### [WHAT IS EXPECTED]
Copy each line holding the string "node".

### [PROVIDED MATERIAL]
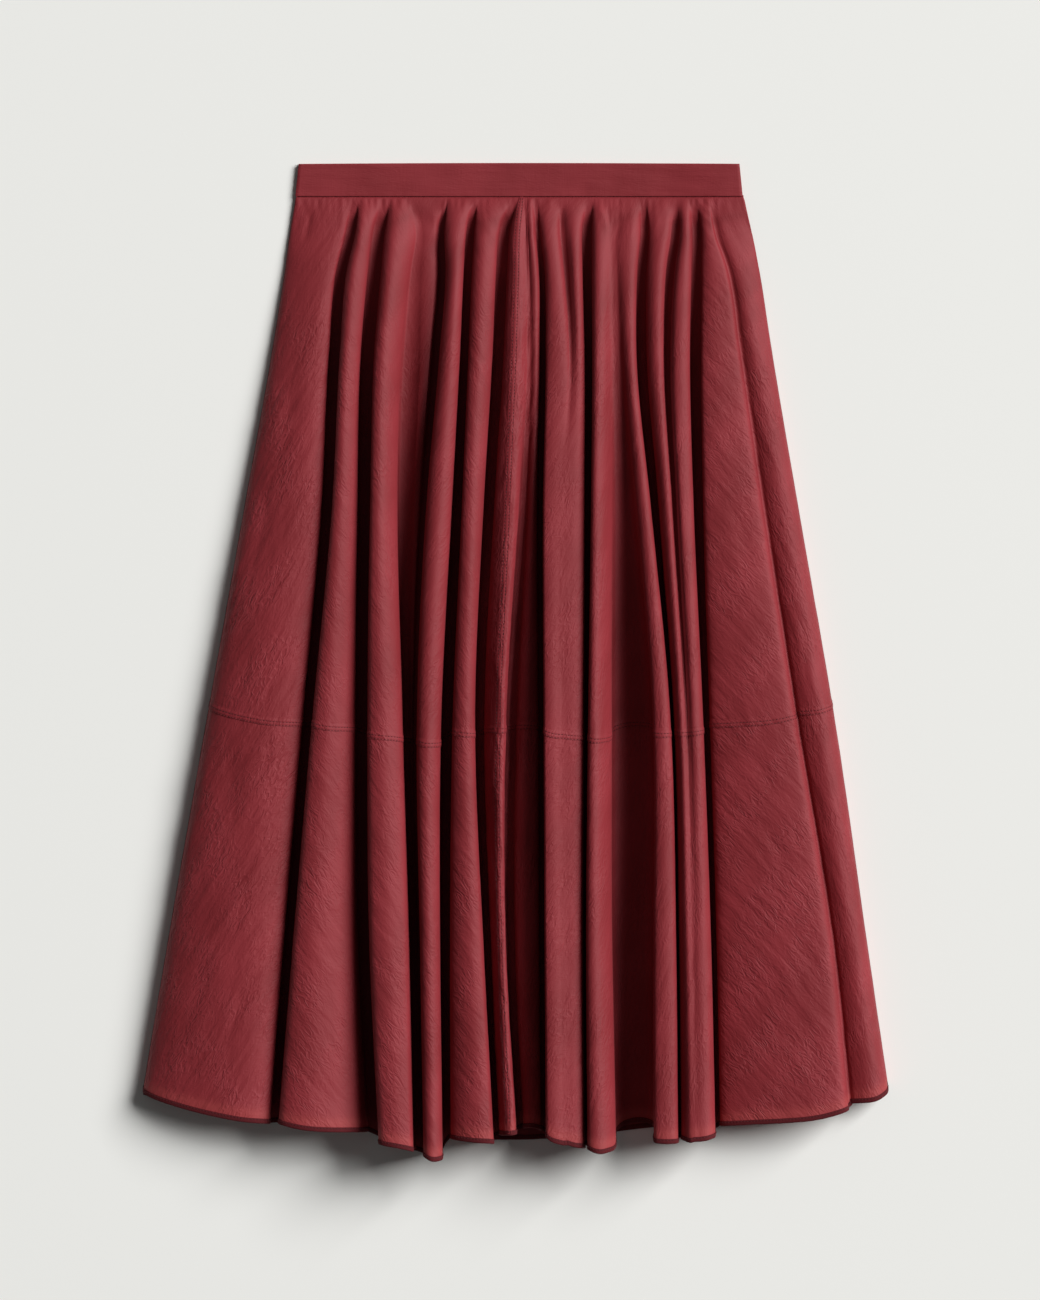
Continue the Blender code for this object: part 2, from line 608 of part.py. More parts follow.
def add_post(name, centre, radius, low, high, material):
    """Return an upright cylinder, in millimetres."""
    angle = np.arange(ROUND_SIDES) * 2 * np.pi / ROUND_SIDES
    ring = np.stack([centre[0] + radius * np.cos(angle), centre[1] + radius * np.sin(angle)], axis=-1)
    verts = [(*p, low) for p in ring] + [(*p, high) for p in ring]
    n = ROUND_SIDES
    faces = [(i, (i + 1) % n, n + (i + 1) % n, n + i) for i in range(n)]
    faces.append(tuple(range(n - 1, -1, -1)))
    faces.append(tuple(range(n, 2 * n)))
    return add_object(name, verts, faces, material)


def combine(target, tool, operation):
    """Join a tool object to the target, or cut it away."""
    tool.hide_render = True
    tool.display_type = "WIRE"
    modifier = target.modifiers.new(operation.lower(), "BOOLEAN")
    modifier.operation = operation
    modifier.solver = "EXACT"
    modifier.object = tool


def build_slider_and_pull(metal):
    """Build the zip's slider with its two lugs and pin, and the pull tab that hangs on the pin."""
    inner = band_half(SLIDER_BOTTOM) - TAPE_OUTER + GAP
    face = inner + SLIDER_THICK
    pin_x = face + GAP + EYE_RADIUS
    pin = (pin_x, SEAM_Y + PIN_Y)
    low_y = SEAM_Y + SLIDER_BOTTOM
    slider = add_box("zip_slider", (inner, low_y, SLIDER_LOW),
                     (face, low_y + SLIDER_LENGTH, SLIDER_HIGH), metal)
    overlap = SLIDER_THICK / 2
    for name, low in (("lug_low", SLIDER_LOW), ("lug_high", SLIDER_HIGH - LUG_THICK)):
        lug = add_box(name, (face - overlap, pin[1] - EYE_RADIUS, low),
                      (pin_x + EYE_RADIUS / 2, pin[1] + EYE_RADIUS, low + LUG_THICK), metal)
        combine(slider, lug, "UNION")
    post = add_post("pin", pin, PIN_RADIUS, SLIDER_LOW + LUG_THICK / 2,
                    SLIDER_HIGH - LUG_THICK / 2, metal)
    combine(slider, post, "UNION")

    low = SLIDER_LOW + LUG_THICK + GAP
    high = SLIDER_HIGH - LUG_THICK - GAP
    pull = add_box("zip_pull", (pin_x - PULL_THICK / 2, pin[1] - PULL_LENGTH, low),
                   (pin_x + PULL_THICK / 2, pin[1], high), metal)
    combine(pull, add_post("eye", pin, EYE_RADIUS, low, high, metal), "UNION")
    combine(pull, add_post("eye_hole", pin, EYE_HOLE, low - 1.0, high + 1.0, metal), "DIFFERENCE")


def main():
    """Build the whole skirt in an empty scene."""
    for obj in list(bpy.data.objects):
        bpy.data.objects.remove(obj, do_unlink=True)
    cloth = make_material("crinkled_cotton_nylon", CLOTH_RED, 0.75)
    trim = make_material("hem_binding_cloth", BINDING_RED, 0.7)
    tape = make_material("woven_zip_tape", TAPE_RED, 0.8)
    metal = make_material("lacquered_zinc", PULL_RED, 0.4, 0.3)
    build_front(cloth, trim)
    build_back(cloth, trim)
    build_band("waistband_front", FRONT_BAND_MID, True, 0.0, cloth)
    build_band("waistband_back", BAND_THICK / 2, False, TAPE_OUTER, cloth)
    build_zip_tape(tape)
    build_slider_and_pull(metal)


main()
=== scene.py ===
"""Dress a circle skirt that lies flat, front up: cloth, seams, stitches, bound hem, band and zip.

Every surface is worked out in millimetres from the skirt's own sizes: x runs to the wearer's left,
drop runs down from the waist seam and z leaves the surface that the skirt lies on. The meshes are
in metres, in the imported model's frame.
"""

from __future__ import annotations

import logging
from dataclasses import dataclass
from enum import Enum
from typing import Any, Callable, NamedTuple, Sequence

import bpy
import numpy as np
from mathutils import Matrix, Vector

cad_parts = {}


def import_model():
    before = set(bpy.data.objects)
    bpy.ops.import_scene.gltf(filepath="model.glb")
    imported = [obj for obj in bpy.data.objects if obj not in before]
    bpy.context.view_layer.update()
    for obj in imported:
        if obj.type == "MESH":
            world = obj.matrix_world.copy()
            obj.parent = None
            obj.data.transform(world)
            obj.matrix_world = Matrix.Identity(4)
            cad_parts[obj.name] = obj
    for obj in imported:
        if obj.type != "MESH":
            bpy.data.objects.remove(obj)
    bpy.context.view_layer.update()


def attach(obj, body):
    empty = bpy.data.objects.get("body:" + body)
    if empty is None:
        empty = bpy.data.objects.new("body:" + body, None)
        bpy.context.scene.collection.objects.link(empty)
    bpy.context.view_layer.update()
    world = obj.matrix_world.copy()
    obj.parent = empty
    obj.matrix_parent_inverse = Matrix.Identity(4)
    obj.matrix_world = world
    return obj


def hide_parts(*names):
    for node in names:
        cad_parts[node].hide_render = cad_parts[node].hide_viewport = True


LOG = logging.getLogger("circle_skirt")
MM = 0.001
ORIGIN = np.array([-1.83, -2.25, 0.0])
FAR = 99.0    # stands for a column that is nowhere near the centre-front seam
Array = np.ndarray


# ---- Tables of the skirt's form, in millimetres ----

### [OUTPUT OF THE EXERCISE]
    for node in names:
        cad_parts[node].hide_render = cad_parts[node].hide_viewport = True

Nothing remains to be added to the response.